MD Anderson had almost 1.4 million outpatient visits, nearly 28,000 hospital admissions and $4.4 billion in revenue in fiscal 2014. It employs 20,000 people, including 1,700 faculty members who oversee more than 6,300 trainees. This includes 1,276 clinical residents and fellows, 1,238 nurses in training and 318 School of Health Professions students.
Since 2009, the institution has had a policy that faculty members whose primary responsibility is research must obtain 40% of their salary from outside grants. DePinho and other MD Anderson leaders told Scholtz in a May 23, 2014 letter that Mehta did not meet this requirement and that Wang “abandoned his appeal before exhausting all steps of the faculty appeal process” when he instigated legal action.
The letter also states that the faculty renewal rate has been 92% over the past three years. In the report, however, the professors association argues that a “deferral” mechanism has been used to “camouflage the actual number denials” and it puts the renewal rate at 81%.
In February, the association sent MD Anderson a draft of its report to review and marked it “confidential.” MD Anderson posted the draft online and released a response on March 13 that was signed by the “Executive Leadership” without any names listed. It mocked the report as a “biased editorial” containing “clumsy misstatements and malicious false statements.” The letter also claimed that there were “legally actionable” statements made in the draft about how DePinho's wife, Dr. Lynda Chin, came to be founding director of MD Anderson's newly created Institute for Applied Cancer Science.
It was announced April 2, however, that Chin would step down from that position. Days later she became associate vice chancellor for health transformation and chief innovation officer for health affairs of the University of Texas System, an entity that includes nine universities and six related healthcare institutions.
“If we want to transform the way healthcare is delivered, then we need bold and innovative solutions,” McRaven, the university's chancellor, said in a news release. “Dr. Chin is a very talented physician scientist who has the vision and the ability to get it done.”
McRaven has vowed to put an end to the squabbling without taking sides. At a March 18 meeting, he gave the faculty senate his e-mail address and cellphone number and let professors know they can contact him personally with their concerns.
McRaven is an imposing figure. He graduated from the University of Texas at Austin in 1977 with a journalism degree before entering Navy SEAL training. He planned the 2011 raid that killed Osama bin Laden in Pakistan and his 2014 commencement address at his alma mater has been watched more than 2.9 million times on YouTube.

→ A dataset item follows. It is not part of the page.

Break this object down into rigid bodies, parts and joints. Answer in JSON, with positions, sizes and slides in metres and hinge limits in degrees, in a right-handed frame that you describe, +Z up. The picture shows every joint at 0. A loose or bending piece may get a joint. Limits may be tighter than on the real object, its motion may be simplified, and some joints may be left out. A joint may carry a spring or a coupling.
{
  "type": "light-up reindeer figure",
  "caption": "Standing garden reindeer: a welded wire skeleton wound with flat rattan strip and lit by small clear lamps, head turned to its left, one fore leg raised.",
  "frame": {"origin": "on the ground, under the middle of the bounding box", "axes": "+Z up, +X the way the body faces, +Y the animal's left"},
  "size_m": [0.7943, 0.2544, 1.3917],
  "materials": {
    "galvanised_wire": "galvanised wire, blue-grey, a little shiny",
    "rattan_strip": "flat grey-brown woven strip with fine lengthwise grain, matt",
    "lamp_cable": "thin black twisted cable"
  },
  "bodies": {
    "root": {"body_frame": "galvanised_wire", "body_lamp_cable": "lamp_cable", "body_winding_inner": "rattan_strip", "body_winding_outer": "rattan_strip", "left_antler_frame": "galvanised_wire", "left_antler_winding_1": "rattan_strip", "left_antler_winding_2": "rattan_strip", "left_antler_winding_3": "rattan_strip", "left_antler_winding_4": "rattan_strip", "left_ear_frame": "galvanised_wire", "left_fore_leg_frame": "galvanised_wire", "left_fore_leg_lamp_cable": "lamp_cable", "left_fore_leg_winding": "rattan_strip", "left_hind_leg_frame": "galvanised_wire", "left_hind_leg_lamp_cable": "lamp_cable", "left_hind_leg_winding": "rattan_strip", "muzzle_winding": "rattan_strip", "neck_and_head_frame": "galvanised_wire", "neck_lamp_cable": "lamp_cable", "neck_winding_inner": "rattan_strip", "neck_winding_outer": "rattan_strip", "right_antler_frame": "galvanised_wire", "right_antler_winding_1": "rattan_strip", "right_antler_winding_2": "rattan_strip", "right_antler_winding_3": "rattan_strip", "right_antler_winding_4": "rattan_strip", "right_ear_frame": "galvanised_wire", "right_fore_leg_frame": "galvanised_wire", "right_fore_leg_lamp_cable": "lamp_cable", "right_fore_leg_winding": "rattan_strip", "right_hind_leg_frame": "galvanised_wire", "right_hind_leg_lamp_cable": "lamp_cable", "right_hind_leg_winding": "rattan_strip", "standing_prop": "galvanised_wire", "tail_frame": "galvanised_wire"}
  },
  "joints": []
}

McRaven told Modern Healthcare that he's “fully committed to safeguarding the future continued success” of MD Anderson, which he described as a phenomenal institution “where countless lives are saved and improved” through the research and patient care conducted and delivered there.
“I have visited MD Anderson twice in my first three months as chancellor, and I will continue to visit as often as necessary to make things right,” McRaven said. “While there are clearly differences of opinion, it is essential for MD Anderson's executives and faculty to share the responsibility of working together to focus on solutions.”

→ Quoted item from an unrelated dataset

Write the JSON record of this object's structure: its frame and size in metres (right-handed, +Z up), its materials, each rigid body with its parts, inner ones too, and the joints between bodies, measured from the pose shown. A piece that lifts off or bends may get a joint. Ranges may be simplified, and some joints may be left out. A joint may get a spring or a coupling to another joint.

The faculty has been asked to develop a list of actions needed to improve the MD Anderson work environment, and DePinho has been informed of expectations “to improve morale and functionality,” McRaven said.
“Dr. DePinho has offered assurances to improve communications and transparency and to bring faculty representation into his decisionmaking process,” McRaven added. “I remain supportive of him as we move forward for the benefit of our patients and the institution as a whole.”